James Canares / Staff Writer


American media has come a long way from the times of Yellow Peril and Fu Manchu.

Nickelodeon is coming out with a teen musical that is said to carry heavy influence from Korean pop (K-pop).

“Make It Pop,” co-produced by Nick Cannon, is set to release in the 2015-2016 season. It stars singer, songwriter and actress Megan Lee as Sun Hi, a boarding school student who aspires to be a pop star.

The show has been described on the Nickelodeon website as “fun, drama, and musical comedy with a K-pop twist.” A rather clear-cut way of describing yet another teen musical show, but with most of its main cast being of Asian descent, it brings into question how far into the K-pop genre Nickelodeon intends to explore.

However, this also brings into question how far we’ve come in terms of diversity in the media. Asian-American Studies professor, Eunai Shrake, the biggest problem that today’s Asian representation is slowly getting rid of is invisibility.
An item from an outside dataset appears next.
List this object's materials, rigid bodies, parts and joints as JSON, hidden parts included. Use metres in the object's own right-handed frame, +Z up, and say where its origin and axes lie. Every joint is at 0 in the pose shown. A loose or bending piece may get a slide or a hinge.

“I’m not really worried about stereotyping in [Make It Pop],” Shrake said. “It would at least make Asian-Americans visible, especially Asian culture and pop culture.”

K-pop is a genre that has touched U.S. shores like high tide. Some of its artists managed to succeed effortlessly, such as “Gangnam Style” singer, Psy. Others have tried and failed, such as popular K-pop girl group, Wonder Girls.

In fact, one of Nickelodeon’s first attempts at playing with K-pop was with a movie featuring Wonder Girls, but it was highly overlooked.

“One of the problems of K-pop culture is extreme feminization,” Shrake said. “They’re mostly about appearances, not really singing. They’re extremely thin and feminine.”

The most notorious case of K-pop making it overseas was “Gangnam Style,” but it was a rather comedic representation.

One concern that arises with this new generation of Asian representation is the rise of new stereotypes.

It’s undeniable that there is more Asian prominence in the media today, compared to a few years ago. Following the age of “half-Asian, half-White” main stars, mainstream media is now displaying diversity in leading roles, from shows such as the new hit ABC series “Fresh Off The Boat.”

Gone are the days where Asian and Asian-Americans struggled to find representation in the media. Though there have been successes, such as the characters of Sun (Yunjin Kim) and Jin (Daniel Dae Kim) from the hit ABC series “Lost,” there have also been many misses, such as the canceled TBS sitcom “Sullivan & Son.

However, shedding one stereotype might lead to the growth of another. As we say sayonara to the dragon ladies and kung-fu masters, we’re providing vacancy for pop stars and silly, giddy humor.

“At least [Make It Pop] is portraying Asians getting into music, as opposed to studying so much,” Shrake said. “We cannot avoid a new stereotype. To break down a stereotype would mean making a new stereotype. But for now, at least Asian and Asian-American culture can be represented.”